Do I need a separate utility connection for my ADU? Depends on local code. Some cities allow shared utilities. Others require separate water, sewer, and electrical connections — which adds cost. Your feasibility review will clarify what applies to your specific property and municipality.
Can I put my ADU on Airbnb? Depends where you are. Denver requires an STR license and restricts short-term rentals to owner-occupied properties. Boulder has its own licensing structure. Mountain towns vary. Always confirm local STR regulations before building around this model.
Will an ADU raise my property taxes? Yes — adding a structure increases your assessed value and your annual tax bill. The increase is typically modest relative to rental income and long-term property value gains. Properties with ADUs can sell for 20–30% more than comparable homes without them.
What if my lot is sloped or has unusual soil conditions? That's exactly what the feasibility review is for. We've built on flat Denver lots, sloped Boulder hillsides, and sites with expansive soils. Unusual conditions change the foundation approach and sometimes the utility connection strategy — they rarely make a build impossible.
Can prefab ADUs get financing? Do lenders treat them differently? ELMNTL units are permanently affixed to their foundations and appraised as standard real property. Lenders treat them the same as stick-built construction. We provide all required documentation to support your lender's review. We haven't had a financing failure related to build type.

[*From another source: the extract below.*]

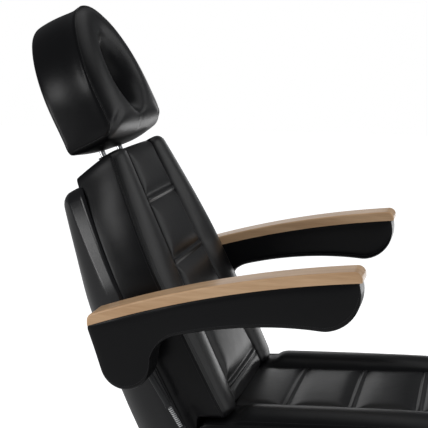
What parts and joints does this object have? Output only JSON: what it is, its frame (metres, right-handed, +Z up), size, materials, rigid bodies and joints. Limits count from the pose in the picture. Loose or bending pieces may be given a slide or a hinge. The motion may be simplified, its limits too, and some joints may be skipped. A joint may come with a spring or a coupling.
{
  "type": "electric beauty couch",
  "caption": "Electric beauty couch with a lifting column, reclining backrest with face-hole headrest, lowering leg section and level-keeping armrests.",
  "frame": {"origin": "on the floor, below the middle of the couch", "axes": "+X towards the feet, +Y to the sitter's left, +Z up"},
  "size_m": [1.5442, 0.815, 1.5026],
  "materials": {
    "upholstery": "semi-gloss leatherette",
    "wood": "clear varnish",
    "ply": "raw plywood",
    "shell": "fine grain",
    "cover": "fine grain",
    "frame_steel": "satin powder coat",
    "column_metal": "satin anodised",
    "bright_steel": "polished",
    "pin_steel": "turned",
    "black_plastic": "fine grain",
    "grey_plastic": "fine grain",
    "glide_plastic": "plain",
    "foot_rubber": "plain"
  },
  "bodies": {
    "base": {"base_frame": "frame_steel", "levelling_feet": "foot_rubber", "base_cover": "cover", "mains_inlet": "black_plastic", "column_outer": "column_metal", "lower_glide_ring": "glide_plastic", "lift_actuator": "black_plastic"},
    "column_stage": {"column_middle": "column_metal", "upper_glide_ring": "glide_plastic"},
    "seat_unit": {"column_inner": "column_metal", "column_head": "frame_steel", "lift_rod": "bright_steel", "seat_frame": "frame_steel", "pivot_pins": "pin_steel", "seat_cushion": "upholstery", "seat_board": "ply", "recline_actuator": "black_plastic", "leg_actuator": "black_plastic", "control_box": "black_plastic", "handset_holder": "black_plastic", "handset_case": "black_plastic"},
    "recline_piston": {"recline_rod": "bright_steel"},
    "leg_piston": {"leg_rod": "bright_steel"},
    "backrest": {"back_frame": "frame_steel", "back_board": "ply", "back_cushion": "upholstery", "back_shell": "shell", "arm_spindles": "pin_steel", "headrest_guides": "frame_steel"},
    "headrest": {"headrest_cushion": "upholstery", "headrest_board": "ply", "headrest_posts": "bright_steel"},
    "leg_section": {"leg_frame": "frame_steel", "leg_cushion": "upholstery", "leg_board": "ply"},
    "footrest": {"foot_slide": "frame_steel", "foot_cushion": "upholstery"},
    "carrier_left": {"arm_carrier_left": "frame_steel"},
    "armrest_left": {"arm_pad_left": "upholstery", "arm_cap_left": "wood", "arm_core_left": "frame_steel", "cap_screws_left": "pin_steel"},
    "link_left": {"link_stud_left": "bright_steel", "link_ends_left": "frame_steel"},
    "carrier_right": {"arm_carrier_right": "frame_steel"},
    "armrest_right": {"arm_pad_right": "upholstery", "arm_cap_right": "wood", "arm_core_right": "frame_steel", "cap_screws_right": "pin_steel"},
    "link_right": {"link_stud_right": "bright_steel", "link_ends_right": "frame_steel"},
    "key_lift_up": {"button_lift_up": "grey_plastic"},
    "key_lift_down": {"button_lift_down": "grey_plastic"},
    "key_back_up": {"button_back_up": "grey_plastic"},
    "key_back_down": {"button_back_down": "grey_plastic"},
    "key_legs_up": {"button_legs_up": "grey_plastic"},
    "key_legs_down": {"button_legs_down": "grey_plastic"}
  },
  "joints": [
    {"name": "lift", "type": "slide", "parent": "base", "child": "seat_unit", "axis": [0, 0, 1], "range_m": [0, 0.26]},
    {"name": "column_stage_slide", "type": "slide", "parent": "base", "child": "column_stage", "axis": [0, 0, 1], "range_m": [0, 0.13]},
    {"name": "back_recline", "type": "hinge", "parent": "seat_unit", "child": "backrest", "pos_m": [-0.3093, 0, 0.486], "axis": [0, 1, 0], "range_deg": [-66.67, 0]},
    {"name": "recline_piston_slide", "type": "slide", "parent": "seat_unit", "child": "recline_piston", "axis": [0.9991, 0, 0.0426], "range_m": [0, 0.1153]},
    {"name": "headrest_slide", "type": "slide", "parent": "backrest", "child": "headrest", "axis": [-0.4348, 0, 0.9005], "range_m": [0, 0.12]},
    {"name": "armrest_level_left", "type": "hinge", "parent": "backrest", "child": "carrier_left", "pos_m": [-0.46009, 0.32, 0.72934], "axis": [0, 1, 0], "range_deg": [0, 66.67]},
    {"name": "armrest_flip_left", "type": "hinge", "parent": "carrier_left", "child": "armrest_left", "pos_m": [-0.46009, 0.37, 0.72934], "axis": [0, -1, 0], "range_deg": [0, 100]},
    {"name": "link_swing_left", "type": "hinge", "parent": "seat_unit", "child": "link_left", "pos_m": [-0.3093, 0.309, 0.526], "axis": [0, 1, 0], "range_deg": [-66.67, 0]},
    {"name": "armrest_level_right", "type": "hinge", "parent": "backrest", "child": "carrier_right", "pos_m": [-0.46009, -0.32, 0.72934], "axis": [0, 1, 0], "range_deg": [0, 66.67]},
    {"name": "armrest_flip_right", "type": "hinge", "parent": "carrier_right", "child": "armrest_right", "pos_m": [-0.46009, -0.37, 0.72934], "axis": [0, -1, 0], "range_deg": [0, 100]},
    {"name": "link_swing_right", "type": "hinge", "parent": "seat_unit", "child": "link_right", "pos_m": [-0.3093, -0.309, 0.526], "axis": [0, 1, 0], "range_deg": [-66.67, 0]},
    {"name": "legs_lower", "type": "hinge", "parent": "seat_unit", "child": "leg_section", "pos_m": [0.30793, 0, 0.51731], "axis": [0, 1, 0], "range_deg": [0, 75]},
    {"name": "leg_piston_slide", "type": "slide", "parent": "seat_unit", "child": "leg_piston", "axis": [0.9991, 0, 0.0426], "range_m": [-0.10373, 0]},
    {"name": "footrest_slide", "type": "slide", "parent": "leg_section", "child": "footrest", "axis": [0.9991, 0, 0.0426], "range_m": [0, 0.08]},
    {"name": "key_lift_up_press", "type": "slide", "parent": "seat_unit", "child": "key_lift_up", "axis": [0, -1, 0], "range_m": [0, 0.0012], "stiffness_N_per_m": 800},
    {"name": "key_lift_down_press", "type": "slide", "parent": "seat_unit", "child": "key_lift_down", "axis": [0, -1, 0], "range_m": [0, 0.0012], "stiffness_N_per_m": 800},
    {"name": "key_back_up_press", "type": "slide", "parent": "seat_unit", "child": "key_back_up", "axis": [0, -1, 0], "range_m": [0, 0.0012], "stiffness_N_per_m": 800},
    {"name": "key_back_down_press", "type": "slide", "parent": "seat_unit", "child": "key_back_down", "axis": [0, -1, 0], "range_m": [0, 0.0012], "stiffness_N_per_m": 800},
    {"name": "key_legs_up_press", "type": "slide", "parent": "seat_unit", "child": "key_legs_up", "axis": [0, -1, 0], "range_m": [0, 0.0012], "stiffness_N_per_m": 800},
    {"name": "key_legs_down_press", "type": "slide", "parent": "seat_unit", "child": "key_legs_down", "axis": [0, -1, 0], "range_m": [0, 0.0012], "stiffness_N_per_m": 800}
  ],
  "couplings": [
    {"joint": "column_stage_slide", "follows": "lift", "ratio": 0.5},
    {"joint": "recline_piston_slide", "follows": "back_recline", "m_per_rad": -0.099},
    {"joint": "leg_piston_slide", "follows": "legs_lower", "m_per_rad": -0.07917},
    {"joint": "armrest_level_left", "follows": "back_recline", "ratio": -1},
    {"joint": "link_swing_left", "follows": "back_recline", "ratio": 1},
    {"joint": "armrest_level_right", "follows": "back_recline", "ratio": -1},
    {"joint": "link_swing_right", "follows": "back_recline", "ratio": 1}
  ]
}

What does ELMNTL's permit guarantee mean? If we submit for permits and approval isn't granted, you receive a full refund. We back this with the experience of having done this across dozens of Colorado municipalities. It's not a marketing claim — it's a promise we've built a process to keep.
Does DOLA's new ADU grant apply to my project? Potentially. The Colorado DOLA Accessory Dwelling Unit Grant Program (ADUG) is available through ADU-Supportive Jurisdictions — municipalities that have achieved certification under HB 24-1152. If your city is ADU-Supportive certified, CHFA ADU finance programs also become accessible. Check with DOLA's Division of Local Government portal for current participating jurisdictions.